▶ [Short problem]: Identify the lines that contain the word "with" and copy each one.

▶ [Information shown]:

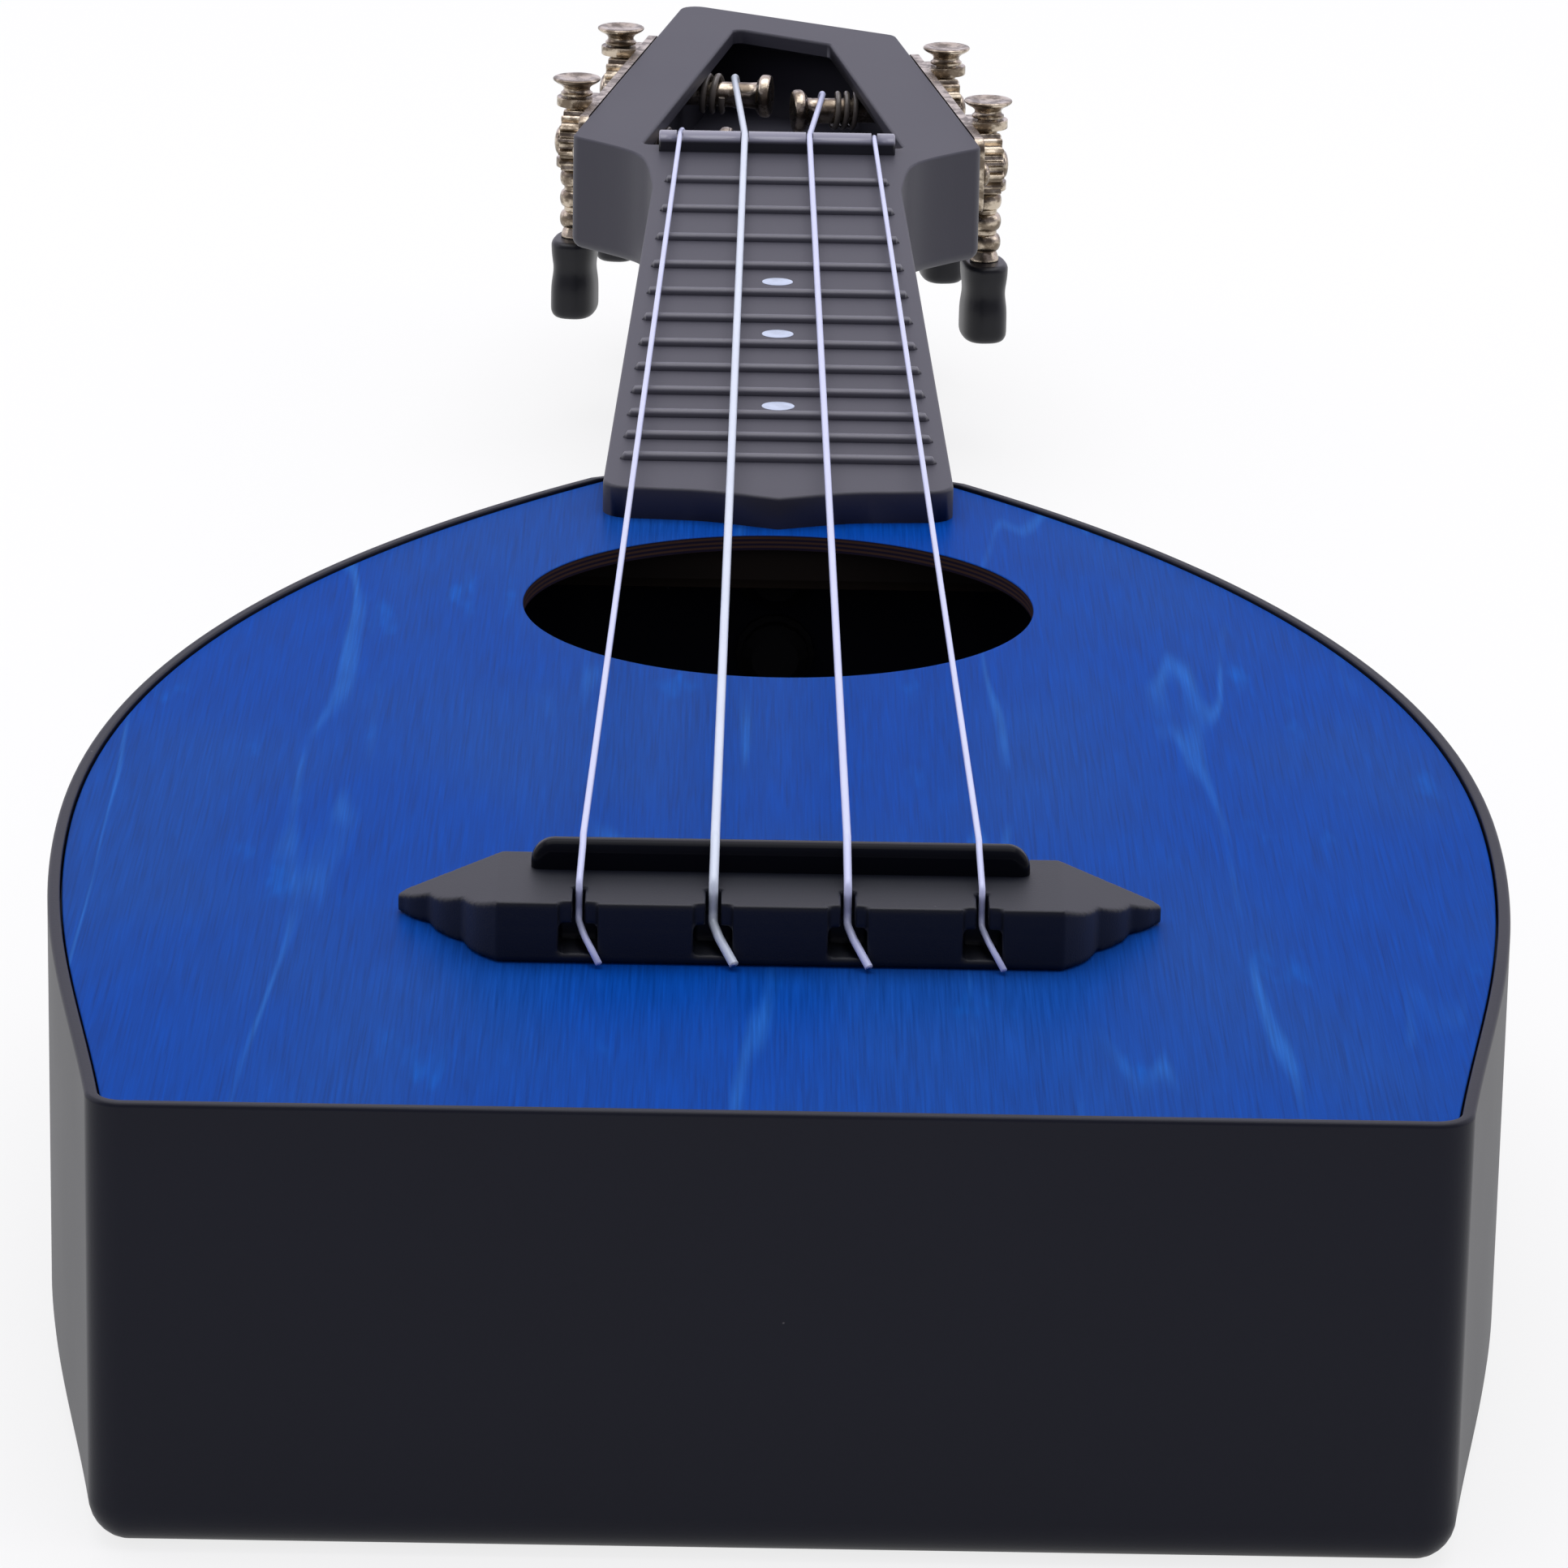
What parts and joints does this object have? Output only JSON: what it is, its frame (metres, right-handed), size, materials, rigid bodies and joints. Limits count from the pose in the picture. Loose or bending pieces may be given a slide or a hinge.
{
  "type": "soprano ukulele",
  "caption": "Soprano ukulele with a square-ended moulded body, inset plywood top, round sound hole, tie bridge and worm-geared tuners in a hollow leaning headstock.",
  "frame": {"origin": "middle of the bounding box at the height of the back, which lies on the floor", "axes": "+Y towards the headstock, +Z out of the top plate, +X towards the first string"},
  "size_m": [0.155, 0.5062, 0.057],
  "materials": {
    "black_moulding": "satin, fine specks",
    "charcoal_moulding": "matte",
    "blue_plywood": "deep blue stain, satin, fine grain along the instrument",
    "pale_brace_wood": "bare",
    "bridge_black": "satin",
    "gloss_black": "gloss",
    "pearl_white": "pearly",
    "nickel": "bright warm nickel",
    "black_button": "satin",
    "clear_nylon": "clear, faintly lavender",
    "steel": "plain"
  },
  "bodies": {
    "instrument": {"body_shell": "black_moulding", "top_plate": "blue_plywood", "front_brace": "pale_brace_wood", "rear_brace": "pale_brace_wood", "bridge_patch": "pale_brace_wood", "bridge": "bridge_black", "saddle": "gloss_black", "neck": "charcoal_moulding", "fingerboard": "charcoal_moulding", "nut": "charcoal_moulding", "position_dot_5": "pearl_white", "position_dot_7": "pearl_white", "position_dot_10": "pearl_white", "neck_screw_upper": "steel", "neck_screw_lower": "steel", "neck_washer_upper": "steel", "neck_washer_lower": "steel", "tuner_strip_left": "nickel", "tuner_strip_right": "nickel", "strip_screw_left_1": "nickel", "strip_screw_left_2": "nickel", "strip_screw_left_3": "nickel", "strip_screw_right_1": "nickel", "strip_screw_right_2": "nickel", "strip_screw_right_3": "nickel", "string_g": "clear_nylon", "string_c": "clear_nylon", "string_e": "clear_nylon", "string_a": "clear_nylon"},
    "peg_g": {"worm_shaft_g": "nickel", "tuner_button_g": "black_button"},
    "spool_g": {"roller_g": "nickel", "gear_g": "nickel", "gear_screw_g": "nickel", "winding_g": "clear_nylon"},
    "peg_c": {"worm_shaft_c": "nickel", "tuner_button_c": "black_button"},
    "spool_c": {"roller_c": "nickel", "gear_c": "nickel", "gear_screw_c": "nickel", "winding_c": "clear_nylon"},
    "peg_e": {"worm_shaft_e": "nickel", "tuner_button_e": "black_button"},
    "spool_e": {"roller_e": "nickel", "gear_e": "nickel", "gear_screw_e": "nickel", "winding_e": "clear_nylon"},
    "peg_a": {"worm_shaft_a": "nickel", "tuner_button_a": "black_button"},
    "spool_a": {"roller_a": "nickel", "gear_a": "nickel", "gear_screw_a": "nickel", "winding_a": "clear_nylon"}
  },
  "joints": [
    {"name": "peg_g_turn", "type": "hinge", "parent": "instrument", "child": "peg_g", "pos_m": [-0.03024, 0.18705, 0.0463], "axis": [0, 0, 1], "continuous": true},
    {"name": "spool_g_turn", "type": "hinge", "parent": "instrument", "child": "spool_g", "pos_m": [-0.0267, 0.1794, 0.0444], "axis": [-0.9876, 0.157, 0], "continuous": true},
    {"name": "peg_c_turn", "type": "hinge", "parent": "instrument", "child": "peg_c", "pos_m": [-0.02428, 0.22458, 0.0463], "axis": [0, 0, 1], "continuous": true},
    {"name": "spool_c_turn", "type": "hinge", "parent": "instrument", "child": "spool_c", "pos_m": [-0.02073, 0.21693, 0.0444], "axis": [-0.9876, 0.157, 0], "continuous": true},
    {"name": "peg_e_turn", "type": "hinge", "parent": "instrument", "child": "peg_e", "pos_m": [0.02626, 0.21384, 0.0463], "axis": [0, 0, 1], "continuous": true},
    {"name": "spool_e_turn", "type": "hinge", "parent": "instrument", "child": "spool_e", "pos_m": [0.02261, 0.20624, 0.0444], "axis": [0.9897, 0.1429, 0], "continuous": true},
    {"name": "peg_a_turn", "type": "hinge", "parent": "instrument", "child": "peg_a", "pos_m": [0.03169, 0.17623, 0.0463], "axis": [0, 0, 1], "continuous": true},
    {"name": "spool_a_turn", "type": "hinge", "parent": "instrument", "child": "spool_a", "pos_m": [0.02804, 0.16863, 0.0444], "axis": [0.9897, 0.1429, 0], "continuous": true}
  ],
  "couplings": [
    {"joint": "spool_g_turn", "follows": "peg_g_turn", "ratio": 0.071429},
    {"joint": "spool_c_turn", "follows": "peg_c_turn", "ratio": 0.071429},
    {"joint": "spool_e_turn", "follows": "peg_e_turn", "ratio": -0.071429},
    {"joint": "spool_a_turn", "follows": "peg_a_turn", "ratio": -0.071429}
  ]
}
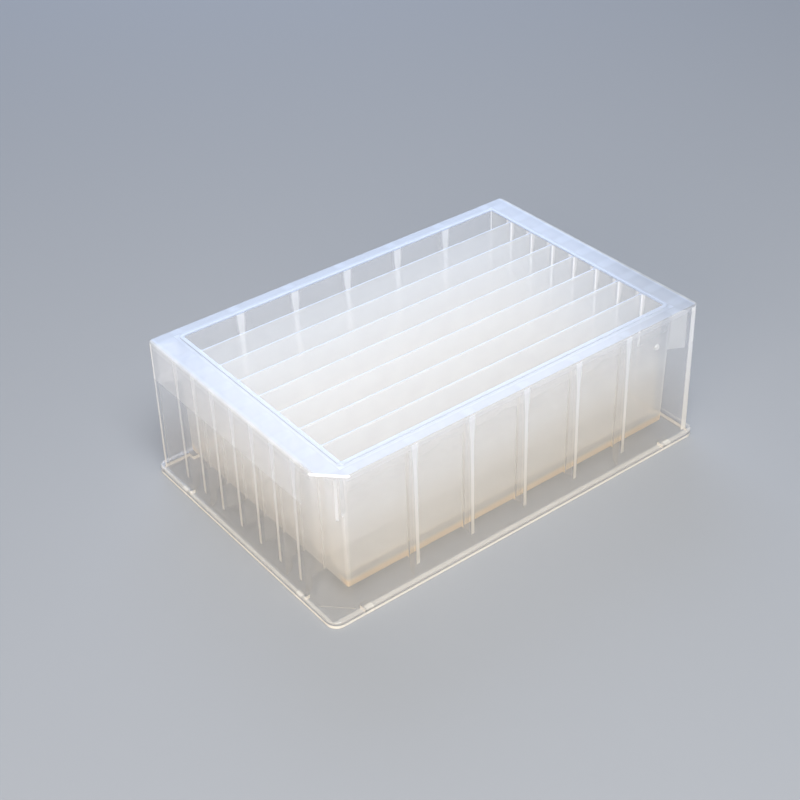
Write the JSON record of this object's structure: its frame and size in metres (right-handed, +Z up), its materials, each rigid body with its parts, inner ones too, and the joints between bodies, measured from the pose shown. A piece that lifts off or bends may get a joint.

▶ [Result for this task]:
  "caption": "Soprano ukulele with a square-ended moulded body, inset plywood top, round sound hole, tie bridge and worm-geared tuners in a hollow leaning headstock.",
Write the JSON record of this object's structure: its frame and size in metres (right-handed, +Z up), its materials, each rigid body with its parts, inner ones too, and the joints between bodies, measured from the pose shown. A piece that lifts off or bends may get a joint.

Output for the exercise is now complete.